Unfortunately, winter has not reached its turning point, and March arrived wrapped in a mantle of snowfall. Regardless of its chilly start, I know warmer, radiant weather will eventually ensue and appease my winter-weary mood. March days will soon find me in my garden turning over the soil to once again welcome spring.
Mockingbirds are a favorite of mine. I captured this beauty outside my window today, perched on a branch of the Bald Cypress tree. The beautiful snow is reason enough to gaze out the window, making eye-contact with a mockingbird is an added bonus. Is it possible to develop friendship with birds, moments of real trust? Possibly this morning was an inroad to even better relationships with the backyard flock. I trudged out in the snow to throw a bit of seed on the ground, and into the feeder hoping to give them a few minutes of nourishment before the snow covered my breakfast offering over again.
This Monochrome Monday post is part of Skywatch.

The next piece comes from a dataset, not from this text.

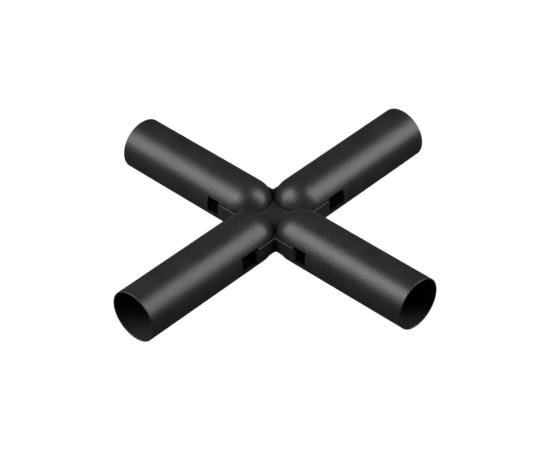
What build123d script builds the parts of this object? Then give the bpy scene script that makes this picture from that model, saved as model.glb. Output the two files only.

Did you know February is National Bird Feeding Month? These were birds at my feeder yesterday in the small snow squall that came through New Jersey.

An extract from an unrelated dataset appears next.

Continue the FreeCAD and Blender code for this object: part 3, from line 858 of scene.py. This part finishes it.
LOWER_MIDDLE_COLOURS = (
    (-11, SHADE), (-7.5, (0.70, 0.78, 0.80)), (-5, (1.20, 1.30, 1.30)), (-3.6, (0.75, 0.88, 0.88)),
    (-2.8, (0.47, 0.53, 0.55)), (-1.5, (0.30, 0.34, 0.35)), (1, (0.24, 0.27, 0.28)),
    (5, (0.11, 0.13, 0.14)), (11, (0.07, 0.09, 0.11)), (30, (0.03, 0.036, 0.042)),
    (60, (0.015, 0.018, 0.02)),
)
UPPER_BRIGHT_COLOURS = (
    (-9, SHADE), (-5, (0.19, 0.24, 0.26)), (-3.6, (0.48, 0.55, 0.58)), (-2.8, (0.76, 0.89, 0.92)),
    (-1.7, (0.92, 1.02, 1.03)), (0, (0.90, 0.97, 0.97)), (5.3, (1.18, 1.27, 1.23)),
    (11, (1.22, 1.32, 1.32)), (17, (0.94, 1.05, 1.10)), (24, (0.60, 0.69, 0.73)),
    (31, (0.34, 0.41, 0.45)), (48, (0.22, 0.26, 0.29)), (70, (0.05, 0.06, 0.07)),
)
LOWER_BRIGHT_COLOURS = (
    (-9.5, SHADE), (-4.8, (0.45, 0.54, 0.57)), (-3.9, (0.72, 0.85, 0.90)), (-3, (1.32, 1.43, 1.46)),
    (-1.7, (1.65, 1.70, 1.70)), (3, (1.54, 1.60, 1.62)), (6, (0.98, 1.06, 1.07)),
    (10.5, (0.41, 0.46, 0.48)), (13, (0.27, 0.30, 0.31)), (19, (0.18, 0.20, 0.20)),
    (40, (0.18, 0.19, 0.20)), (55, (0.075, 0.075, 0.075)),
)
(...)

It’s also groundhog day, but because of my problems with those pesky groundhogs, it’s definitely not on my list of celebration days. I didn’t know there was a site dedicated to informing those unaware of what national day you can commemorate, but there is and you can find it here: National Today.
Today while running some errands I stopped at the local pet store and bought some bird grit. I don’t have pet birds, but recently was reminded while reading through Country Wisdom & Know How that birds are vulnerable to digestion problems when they can’t scratch up and ingest grit from the frozen earth.

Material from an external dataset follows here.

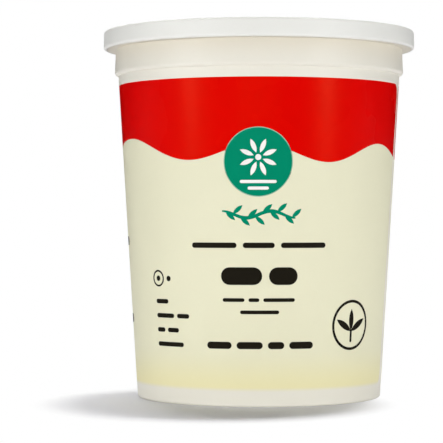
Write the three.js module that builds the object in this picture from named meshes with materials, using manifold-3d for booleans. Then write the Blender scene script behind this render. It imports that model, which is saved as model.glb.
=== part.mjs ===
import * as THREE from "three";
import { mergeVertices } from "three/addons/utils/BufferGeometryUtils.js";
import Module from "manifold-3d";

// A shut yogurt pot: a tapered round tub, its press-on lid, and the label moulded into its wall.
// Lengths are millimetres and +Z is up. The origin is the centre of the base, at the ground.
// The front of the label faces -Y.

// Whole pot
const AROUND = 96; // flats in a full turn
const FIT_GAP = 0.3; // clearance where two pieces touch
const LID_TOP_Z = 136;
const LID_SKIRT_R = 58;

// Tub
const WALL_BASE_R = 45.26; // the tapered wall carried down to the ground
const WALL_TAPER = 0.0604; // gain in radius for each millimetre of height
const BASE_CORNER_ROUND = 1;
const FOOT_INNER_R = 41.5; // inside edge of the flat ring the pot stands on
const FOOT_ROUND = 0.8;
const BASE_RECESS_Z = 2; // raised underside inside that ring
const BAND_R = 52.45; // bare upright band above the label
const BAND_BOTTOM_Z = 116.4;
const COLLAR_BOTTOM_Z = 119.6;
const COLLAR_R = 53.9; // stacking collar, with a well rounded lower edge
const COLLAR_ROUND = 1.35;
const NECK_R = 53.5; // the collar is a little narrower under the lid
const FLANGE_R = 56.4; // rolled rim that the lid grips
const FLANGE_BOTTOM_Z = 129.65;
const FLANGE_TOP_Z = 133.7;
const FLANGE_INNER_R = 53.9;
const FLANGE_LOWER_ROUND = 0.4;
const FLANGE_UPPER_ROUND = 0.8;
const CONTENTS_TOP_Z = 131.9; // the pot is shut, so it is solid up to here

// Lid
const LID_EDGE_R = 57.9; // top of the slightly flared skirt
const SKIRT_BOTTOM_Z = 129.35;
const SKIRT_THICKNESS = 1.3;
const SKIRT_ROUND = 0.9;
const LID_EDGE_ROUND = 0.9;
const RIM_INNER_R = 52.7; // inside edge of the raised rim
const PANEL_R = 52.1; // foot of the raised rim's inner side
const RIM_INNER_ROUND = 0.6;
const PANEL_Z = 133.4;
const PANEL_THICKNESS = 1.2;
const PANEL_STEP_R = 40.5; // the middle of the panel lies a little lower
const PANEL_STEP = 0.5;
const GATE_R = 2.5; // moulding mark in the middle
const GATE_DEPTH = 0.25;

// Label
const LABEL_BOTTOM_Z = 5.5;
const LABEL_TOP_Z = 115.8;
const LABEL_THICKNESS = 0.5;
const LABEL_CORNER_ROUND = 4.5;
const SEAM_ANGLE = 79.7; // degrees from the front, towards +X
const SEAM_TOP_GAP = 3; // bare wall between the label's two ends, wider towards the base
const SEAM_BOTTOM_GAP = 6;

const wasm = await Module();
wasm.setup();

const wallRadius = (z) => WALL_BASE_R + WALL_TAPER * z;

// The points of an outline through the corners [r, z, radius]. A corner with a radius is rounded.
function outline(corners) {
  const stepsPerMillimetre = 3;
  const points = [];
  corners.forEach(([r, z, radius = 0], i) => {
    const corner = new THREE.Vector2(r, z);
    if (radius === 0) {
      points.push(corner);
      return;
    }
    const back = new THREE.Vector2(...corners[i - 1]).sub(corner).normalize();
    const onward = new THREE.Vector2(...corners[i + 1]).sub(corner).normalize();
    const half = Math.acos(back.dot(onward)) / 2;
    const centre = back.clone().add(onward).normalize();
    centre.multiplyScalar(radius / Math.sin(half)).add(corner);
    const start = corner.clone().addScaledVector(back, radius / Math.tan(half)).sub(centre);
    const turn = -Math.sign(back.cross(onward)) * (Math.PI - 2 * half);
    const origin = new THREE.Vector2();
    const arcSteps = Math.ceil(radius * stepsPerMillimetre);
    for (let k = 0; k <= arcSteps; k++) {
      points.push(start.clone().rotateAround(origin, (turn * k) / arcSteps).add(centre));
    }
  });
  return points;
}

// The ring or cap that an outline of radius and height sweeps in a full turn about Z.
function turned(corners) {
  return new THREE.LatheGeometry(outline(corners), AROUND).rotateX(Math.PI / 2);
}

function solidOf(geometry) {
  const bare = geometry.clone();
  bare.deleteAttribute("normal");
  bare.deleteAttribute("uv");
  const merged = mergeVertices(bare, 1e-4);
  return new wasm.Manifold(
    new wasm.Mesh({
      numProp: 3,
      vertProperties: merged.attributes.position.array,
      triVerts: new Uint32Array(merged.index.array),
    }),
  );
}

function geometryOf(solid) {
  const mesh = solid.getMesh();
  return new THREE.BufferGeometry()
    .setAttribute("position", new THREE.BufferAttribute(mesh.vertProperties, 3))
    .setIndex(new THREE.BufferAttribute(mesh.triVerts, 1));
}

// A band that follows the wall, from inset below its surface to proud above it.
function wallBand(bottom, top, inset, proud) {
  return turned([
    [wallRadius(bottom) - inset, bottom],
    [wallRadius(bottom) + proud, bottom],
    [wallRadius(top) + proud, top],
    [wallRadius(top) - inset, top],
    [wallRadius(bottom) - inset, bottom],
  ]);
}

// The upright bar of bare wall between the label's ends, drawn in by margin on every side.
// It flares at its bottom and top, where the label's corners are rounded.
function seamBar(margin) {
  const beyond = 2;
  const round = LABEL_CORNER_ROUND;
  const bottom = LABEL_BOTTOM_Z - margin;
  const top = LABEL_TOP_Z + margin;
  const bottomFlare = SEAM_BOTTOM_GAP / 2 - margin + round;
  const topFlare = SEAM_TOP_GAP / 2 - margin + round;
  const bar = new THREE.Shape();
  bar.moveTo(-bottomFlare, bottom - beyond);
  bar.lineTo(bottomFlare, bottom - beyond);
  bar.lineTo(bottomFlare, bottom);
  bar.absarc(bottomFlare, bottom + round, round, -Math.PI / 2, -Math.PI, true);
  bar.absarc(topFlare, top - round, round, Math.PI, Math.PI / 2, true);
  bar.lineTo(topFlare, top + beyond);
  bar.lineTo(-topFlare, top + beyond);
  bar.lineTo(-topFlare, top);
  bar.absarc(-topFlare, top - round, round, Math.PI / 2, 0, true);
  bar.absarc(-bottomFlare, bottom + round, round, 0, -Math.PI / 2, true);
  bar.closePath();

  const start = WALL_BASE_R - 5;
  const depth = LID_SKIRT_R - start;
  const angle = THREE.MathUtils.degToRad(SEAM_ANGLE);
  const across = new THREE.Vector3(Math.cos(angle), Math.sin(angle), 0);
  const up = new THREE.Vector3(0, 0, 1);
  const outward = new THREE.Vector3(Math.sin(angle), -Math.cos(angle), 0);
  return new THREE.ExtrudeGeometry(bar, { depth, bevelEnabled: false, curveSegments: 5 })
    .translate(0, 0, start)
    .applyMatrix4(new THREE.Matrix4().makeBasis(across, up, outward));
}

function makeLabel() {
  const band = solidOf(wallBand(LABEL_BOTTOM_Z, LABEL_TOP_Z, LABEL_THICKNESS, 0));
  return geometryOf(band.subtract(solidOf(seamBar(0))));
}

// The tub's wall is let in by the label's thickness, so that the two lie flush.
function makeTub() {
  const body = turned([
    [0, BASE_RECESS_Z],
    [FOOT_INNER_R - FOOT_ROUND, BASE_RECESS_Z, FOOT_ROUND],
    [FOOT_INNER_R, 0],
    [WALL_BASE_R, 0, BASE_CORNER_ROUND],
    [wallRadius(LABEL_TOP_Z), LABEL_TOP_Z],
    [BAND_R, BAND_BOTTOM_Z],
    [BAND_R, COLLAR_BOTTOM_Z],
    [COLLAR_R, COLLAR_BOTTOM_Z, COLLAR_ROUND],
    [NECK_R, FLANGE_BOTTOM_Z],
    [FLANGE_R, FLANGE_BOTTOM_Z, FLANGE_LOWER_ROUND],
    [FLANGE_R, FLANGE_TOP_Z, FLANGE_UPPER_ROUND],
    [FLANGE_INNER_R, FLANGE_TOP_Z],
    [FLANGE_INNER_R, CONTENTS_TOP_Z],
    [0, CONTENTS_TOP_Z],
  ]);
  const depth = LABEL_THICKNESS + FIT_GAP;
  const beyond = 2;
  const opening = solidOf(
    wallBand(LABEL_BOTTOM_Z - FIT_GAP, LABEL_TOP_Z + FIT_GAP, depth, beyond),
  );
  const pocket = opening.subtract(solidOf(seamBar(FIT_GAP)));
  return geometryOf(solidOf(body).subtract(pocket));
}

function makeLid() {
  const panelUnder = PANEL_Z - PANEL_THICKNESS;
  const rimInside = FLANGE_INNER_R - FIT_GAP;
  const rimUnder = FLANGE_TOP_Z + FIT_GAP;
  const skirtInner = LID_SKIRT_R - SKIRT_THICKNESS;
  const panelLow = PANEL_Z - PANEL_STEP;
  return turned([
    [0, panelUnder],
    [rimInside, panelUnder],
    [rimInside, rimUnder],
    [skirtInner, rimUnder],
    [skirtInner, SKIRT_BOTTOM_Z],
    [LID_SKIRT_R, SKIRT_BOTTOM_Z, SKIRT_ROUND],
    [LID_EDGE_R, LID_TOP_Z, LID_EDGE_ROUND],
    [RIM_INNER_R, LID_TOP_Z, RIM_INNER_ROUND],
    [PANEL_R, PANEL_Z, RIM_INNER_ROUND],
    [PANEL_STEP_R + PANEL_STEP, PANEL_Z],
    [PANEL_STEP_R, panelLow],
    [GATE_R + GATE_DEPTH, panelLow],
    [GATE_R, panelLow - GATE_DEPTH],
    [0, panelLow - GATE_DEPTH],
  ]);
}

function piece(name, geometry, color, roughness) {
  const material = new THREE.MeshStandardMaterial({ color, roughness, metalness: 0 });
  const mesh = new THREE.Mesh(geometry, material);
  mesh.name = name;
  return mesh;
}

const pot = new THREE.Group();
pot.add(
  piece("tub", makeTub(), 0xe6dfcd, 0.45),
  piece("lid", makeLid(), 0xeceae2, 0.5),
  piece("label", makeLabel(), 0xe9e6ca, 0.4),
);

export default pot;
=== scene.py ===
import math
import random

import bmesh
import bpy
from mathutils import Matrix, Vector


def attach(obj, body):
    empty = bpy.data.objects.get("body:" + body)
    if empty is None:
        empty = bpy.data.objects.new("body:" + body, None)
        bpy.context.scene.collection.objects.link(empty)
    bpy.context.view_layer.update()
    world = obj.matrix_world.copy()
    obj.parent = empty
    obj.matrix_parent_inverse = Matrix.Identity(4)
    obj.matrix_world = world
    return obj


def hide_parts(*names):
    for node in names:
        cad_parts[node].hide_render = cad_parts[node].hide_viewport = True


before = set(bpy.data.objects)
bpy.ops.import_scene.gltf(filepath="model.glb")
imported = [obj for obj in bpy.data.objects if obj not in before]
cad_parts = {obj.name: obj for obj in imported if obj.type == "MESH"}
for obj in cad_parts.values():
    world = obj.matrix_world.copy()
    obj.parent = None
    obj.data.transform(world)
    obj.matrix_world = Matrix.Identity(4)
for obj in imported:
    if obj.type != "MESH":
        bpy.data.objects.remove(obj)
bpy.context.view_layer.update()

# A shut yogurt pot on a white table: the tub, its press-on lid and the printed film on its wall.
# Shapes are worked in millimetres about the pot's axis, with +Z up and the front facing -Y,
# and each finished piece is brought to metres.

MM = 0.001
AROUND = 256  # steps in a full turn
FIT_GAP = 0.3  # between the lid and the tub's rim

# Tub
WALL_BASE_R = 45.26
WALL_TAPER = 0.0604
BASE_CORNER_ROUND = 1
FOOT_INNER_R = 41.5
FOOT_LEAN = 0.8  # how far the recess in the underside narrows towards its top
FOOT_ROUND = 0.6
BASE_RECESS_Z = 2
BAND_R = 52.45
BAND_BOTTOM_Z = 116.4
COLLAR_BOTTOM_Z = 119.6
COLLAR_R = 53.9
COLLAR_ROUND = 1.35
NECK_R = 53.5
FLANGE_R = 57.1  # the rolled rim meets the lid's skirt
FLANGE_BOTTOM_Z = 129.35
FLANGE_TOP_Z = 133.7
FLANGE_INNER_R = 53.9
FLANGE_LOWER_ROUND = 0.2
FLANGE_UPPER_ROUND = 0.8
CONTENTS_TOP_Z = 131.9

# Lid
LID_TOP_Z = 136
LID_SKIRT_R = 58
LID_EDGE_R = 57.9
LID_EDGE_ROUND = 0.9
SKIRT_BOTTOM_Z = 129.35
SKIRT_INNER_R = 56.7
SKIRT_ROUND = 0.9
RIM_UNDER_Z = 134
RIM_INNER_R = 52.7
RIM_INNER_ROUND = 0.6
PANEL_R = 52.1
PANEL_Z = 133.4
PANEL_UNDER_Z = 132.2
PANEL_STEP_R = 40.5
PANEL_STEP = 0.5
PANEL_STEP_ROUND = 0.25
GATE_R = 2.5
GATE_DEPTH = 0.25

# Label
LABEL_BOTTOM_Z = 5.5
LABEL_TOP_Z = 115.8
LABEL_CORNER_ROUND = 4.5
SEAM_ANGLE = 79.7
SEAM_TOP_GAP = 3
SEAM_BOTTOM_GAP = 6
FILM_PROUD = 0.05
FILM_SUNK = 0.05
# The crests and troughs of the edge between the red field and the cream one.
# Each is its angle from the front in degrees and its height.
WAVE = [
    (-302.2, 93.3), (-276, 88.3), (-238, 93.5), (-205, 87), (-172, 92.5), (-138, 87.5), (-104, 90.5),
    (-64.5, 95.4), (-28.8, 87), (0, 92.8), (29, 86.2), (57.8, 93.3), (84, 88.3),
]


def wall_radius(z):
    return WALL_BASE_R + WALL_TAPER * z


# Making shapes


def with_support(corners):
    """Add a point close to each end of every long run of an outline, so that the run shades as flat."""
    near = 0.2
    points = [corners[0][:2]]
    for a, b in zip(corners, corners[1:]):
        start, end = Vector(a[:2]), Vector(b[:2])
        run = end - start
        length = run.length
        inset_a = near + (a[2] if len(a) > 2 else 0)
        inset_b = near + (b[2] if len(b) > 2 else 0)
        if length > 2 * (inset_a + inset_b):
            points.append(tuple(start + run * (inset_a / length)))
            points.append(tuple(end - run * (inset_b / length)))
        points.append(b[:2])
    return points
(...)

“Grit is necessary for birds to grind the food they eat and for some mineral value. Offer ground oyster shell, sand or ground eggshell either alone in trays or mixed with seed or recipes." Country Wisdom & Know-How
We had snow yesterday, and while it is pretty and seasonal, it also makes life a bit harder for the backyard birds. When I fill the feeders I will add a bit of the grit to the tray. When the snow melts I’ll sprinkle a small amount beneath the feeders each day where the birds can easily find it.